A Libyan woman walks through a market in the rebel stronghold of Benghazi on April 6

Muammar Gaddafi remains hunkered down in Tripoli, ever defiant despite the the heaviest bombing of NATO's three-month campaign. But outside Libya, the talk has moved on from war to the business opportunities offered by a post-Gaddafi Libya.

It's hard to envision a booming Libyan economy with the country's communication infrastructure shattered by bombs and its oil fields abandoned and idle. Yet economists and investors say that as an intensifying NATO campaign brings Gaddafi's 42-year rule closer to its end, a bright future lies ahead — with Libya's mammoth energy reserves capable of financing a postwar development program strong enough to serve as a growth engine for the region. "Libya has $250 billion in foreign-exchange reserves, and it can just keep on tapping into foreign currency because of its oil sales," says Jacob Kolster, North Africa director for the African Development Bank. "The potential is huge."

Gaddafi's Libya is hardly poor, with few of the problems that beset neighboring Egypt, where about 40% of people live on about $2.50 or less a day. The average Libyan household income is more than $14,000 a year, according to U.N. statistics, and the literacy rate is about 86%.

Assuming that Libyans can find an inclusive political consensus that minimizes the risk of an Iraq-style insurgency after Gaddafi goes, Libya's natural wealth and educated population positions it for a massive boom — if peace, stability and a business-friendly government can be established, all of which are big ifs. The country retains considerable sovereign wealth, even if much of it is currently frozen abroad at the moment. And international energy companies that have suspended their Libya operations as a result of the conflict plan to return as soon as sufficient security has been restored to begin pumping oil again.

Even the war damage could, ironically, drive economic growth through the massive investment that will be needed to replace bombed-out communications infrastructure, airports and buildings. "We will need to build virtually anew the entire modern infrastructure," Kolster told TIME in Lisbon, where hundreds of investors and bankers are gathered this week for the African Development Bank's annual meetings.
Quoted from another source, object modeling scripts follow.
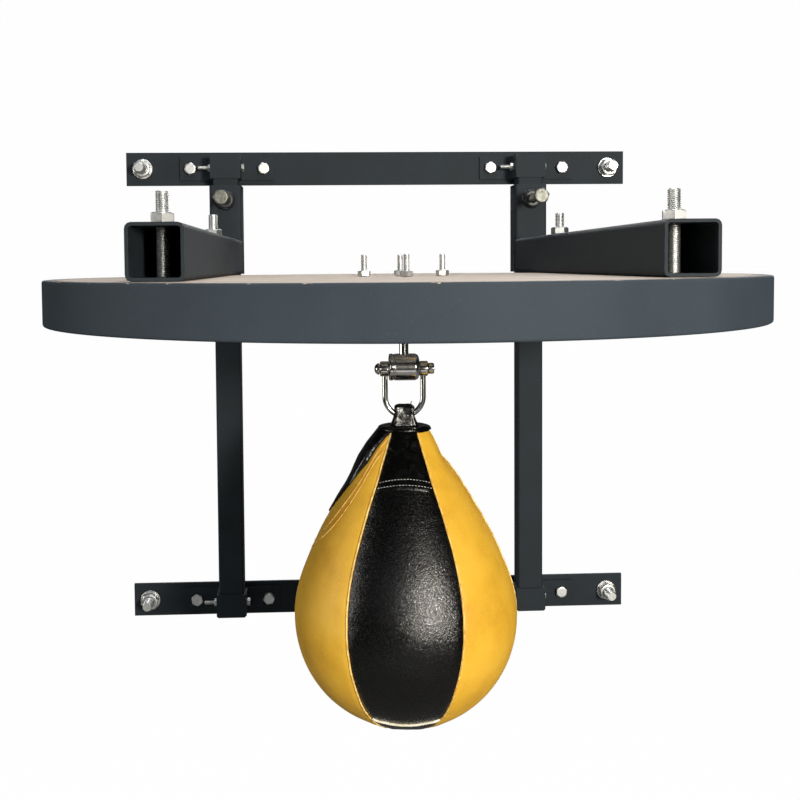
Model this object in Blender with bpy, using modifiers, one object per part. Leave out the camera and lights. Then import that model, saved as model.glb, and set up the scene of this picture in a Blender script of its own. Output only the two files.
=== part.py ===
"""Wall mounted speed bag platform.

X runs along the wall, +Y goes into the wall and +Z is up.
The origin is the middle of the top rail's back face, which lies on the wall.
The board and its arms slide down the two posts, and the bag hangs from a swivel.
"""

import bpy
import bmesh
from math import cos, pi, radians, sin, sqrt
from mathutils import Matrix, Vector

# Driving dimensions, in metres.
GAP = 0.0003                 # left between pieces that touch
RAIL_LENGTH = 0.610
RAIL_HEIGHT = 0.040
RAIL_THICK = 0.004
RAIL_SPACING = 0.530         # top rail's middle to bottom rail's middle
ANCHOR_X = 0.285
POST_X = 0.183               # each post's middle, either side of the object's middle
POST_SIZE = 0.030
POST_WALL = 0.002
POST_PAST_RAIL = 0.0125      # how far a post runs past a rail's middle
CLAMP_SHEET = 0.0025
CLAMP_HEIGHT = 0.028
CLAMP_EAR_X = 0.0572         # post's middle to the ear's end
CLAMP_BOLT_X = 0.0442
CLAMP_CORNER = 0.005
SLEEVE_SIZE = 0.038
SLEEVE_WALL = 0.003
SLEEVE_TOP = -0.0225
LOCK_Z = -0.0400
LOCK_REACH = 0.0600          # lock bolt's tip to the underside of its head
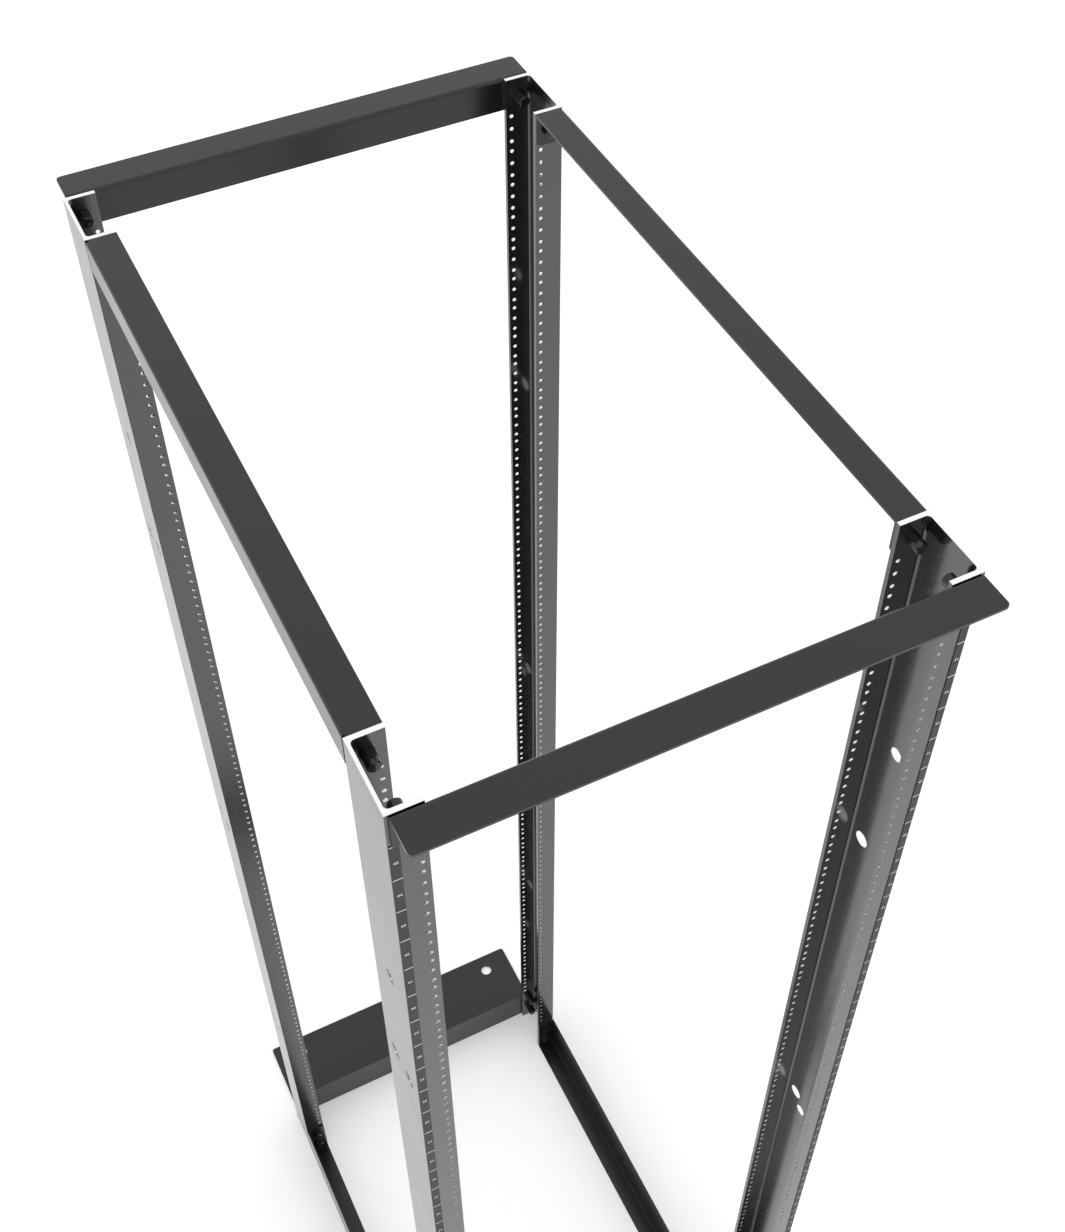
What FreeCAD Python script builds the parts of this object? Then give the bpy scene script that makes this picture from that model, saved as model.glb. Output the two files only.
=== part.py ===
"""Four post open frame rack, 45 units high, with its floor angles.

Four C channel posts stand on the floor. An angle bolted across the front pair and
another across the rear pair close the frame at the top, and two wide floor angles
close it at the base. Light angle rails with end plates join front posts to rear
posts along both sides, at the top and at the base.

X runs across the rack, Y runs from the front to the rear, Z is up. The origin is on
the floor, in the middle of the rack. All lengths are in millimetres.
"""

import FreeCAD
import Part
import os
import Sketcher

# Driving dimensions: name, value, meaning
SIZES = (
    ("rack_width", 515.94, "over the webs of the left and right posts"),
    ("frame_depth", 812.8, "over the flanges of the front and rear posts"),
    ("rack_units", 45, "number of units"),
    ("unit_height", 44.45, "height of one unit"),
    ("first_unit_height", 94.65, "floor to the lower edge of the first unit"),
    ("top_margin", 38.7, "upper edge of the last unit to the top of a post"),
    ("channel_depth", 76.2, "post, over its two flanges"),
    ("flange_width", 31.75, "post, from the outside of the web to the flange edge"),
    ("web_wall", 3.2, "post, thickness of the web"),
    ("flange_wall", 4.76, "post, thickness of each flange"),
    ("post_fillet", 3.97, "inside fillet between web and flange"),
    ("hole_diameter", 4.8, "equipment hole, the mean diameter of its number 12 thread"),
    ("hole_inset", 25.4, "outside of the web to the row of equipment holes"),
    ("hole_rise", 6.35, "lower edge of a unit to its first hole"),
    ("hole_pitch", 15.875, "between the three holes of one unit"),
    ("web_hole_diameter", 15.1, "single hole in the middle of the web"),
    ("web_pair_diameter", 18.0, "each of the two holes side by side in the web"),
    ("web_pair_spacing", 31.75, "between the two holes side by side"),
    ("web_hole_offset", 292.1, "post end to the nearest single web hole"),
    ("web_pair_offset", 457.2, "post end to the nearest pair of web holes"),
    ("middle_pair_rise", 23.8, "middle of the web up to the middle pair of web holes"),
    ("insert_hole_diameter", 13.5, "post, hole for the threaded insert of a frame bolt"),
    ("bolt_hole_diameter", 10.3, "angle or plate, clearance hole for a 3/8 inch frame bolt"),
    ("top_bolt_drop", 21.9, "top of a post to the upper frame bolt"),
    ("base_bolt_low", 25.4, "floor to the lower frame bolt"),
    ("base_bolt_high", 66.7, "floor to the second frame bolt"),
    ("top_angle_setback", 3.2, "outside of a post's web to the end of a top angle"),
    ("base_angle_setback", 3.97, "outside of a post's web to the end of a floor angle"),
    ("top_angle_wall", 2.66, "thickness of the top angles"),
    ("top_angle_drop", 38.1, "height of the top angle's upright leg"),
    ("top_angle_reach", 38.1, "depth of the top angle's flat leg"),
    ("base_angle_wall", 4.76, "thickness of the floor angles"),
    ("base_angle_rise", 76.2, "height of the floor angle's upright leg"),
    ("base_angle_reach", 150.9, "depth of the floor angle's flat leg"),
    ("anchor_hole_diameter", 20.6, "hole for a floor anchor"),
    ("anchor_end_inset", 50.8, "end of the floor angle to an anchor hole"),
    ("anchor_edge_inset", 31.75, "free edge of the floor angle to an anchor hole"),
    ("bend_radius", 1.31, "inside of the bend of an angle or a rail"),
    ("leg_corner_radius", 4.8, "free corners of a flat leg of an angle"),
    ("rail_wall", 2.66, "thickness of the side rails"),
    ("rail_reach", 31.75, "width of a side rail's flat leg"),
    ("top_rail_drop", 34.9, "height of the top rail's upright leg"),
    ("base_rail_rise", 88.9, "height of the base rail's upright leg"),
    ("plate_wall", 2.66, "thickness of a rail's end plate"),
    ("top_plate_drop", 38.1, "top of the rack to the lower edge of an end plate"),
    ("base_plate_rise", 88.9, "floor to the upper edge of an end plate"),
    ("plate_corner_radius", 6.35, "free corners of an end plate"),
    ("strip_width", 7.94, "number strip on a front post"),
    ("strip_wall", 0.75, "thickness of that strip"),
    ("strip_inset", 0.95, "outside of the web to the edge of a number strip"),
    ("strip_overlap", 0.5, "number strip past the first and the last unit"),
    ("strip_shift", 1.6, "number strip and its lines below the edges of the units"),
)

# Lengths that follow from the driving dimensions
RACK_HEIGHT = "(sizes.first_unit_height + sizes.rack_units * sizes.unit_height + sizes.top_margin)"
RAIL_LENGTH = "(sizes.frame_depth - 2 * sizes.channel_depth)"
BOLT_ACROSS = "(sizes.flange_width / 2)"
TOP_ANGLE_LENGTH = "(sizes.rack_width - 2 * sizes.top_angle_setback)"
BASE_ANGLE_LENGTH = "(sizes.rack_width - 2 * sizes.base_angle_setback)"

UPRIGHT = FreeCAD.Rotation()
HALF_TURN_X = FreeCAD.Rotation(FreeCAD.Vector(1, 0, 0), 180)
HALF_TURN_Y = FreeCAD.Rotation(FreeCAD.Vector(0, 1, 0), 180)
HALF_TURN_Z = FreeCAD.Rotation(FreeCAD.Vector(0, 0, 1), 180)
QUARTER_TURN_LEFT = FreeCAD.Rotation(FreeCAD.Vector(0, 0, 1), 90)
QUARTER_TURN_RIGHT = FreeCAD.Rotation(FreeCAD.Vector(0, 0, 1), -90)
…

Libya is one of the 53 African members of the bank, which is headquartered in Tunis, and manages about $67 billion in capital.

The investment stakes in Libya, say the African bankers who are meeting in Lisbon — where neither the regime nor the rebels have sent representatives — are not focused on the country's energy contracts, most of which are already accounted for. Instead, the opportunities lie in developing other potential industries. There is no tourist development along Libya's hundreds of miles of pristine Mediterranean coastline, a short hop from Europe. And thousands of square miles of arable land lie relatively undeveloped.

Libya itself already holds major investments throughout Africa, including a chain of luxury hotels owned by Gaddafi's regime in Mali, Sudan and elsewhere. Gaddafi's successor will be pressed by the banking community to privatize those hotels, perhaps selling them to foreign partners. "There's a drastic reshuffling of the decks," says Papa Madiaw Ndiaye, CEO of Advanced Finance & Investment Group, a private-equity company in Dakar, Senegal, which invests in projects across Africa. "It's a chance for new people to get into these countries and bring in a whole new energy."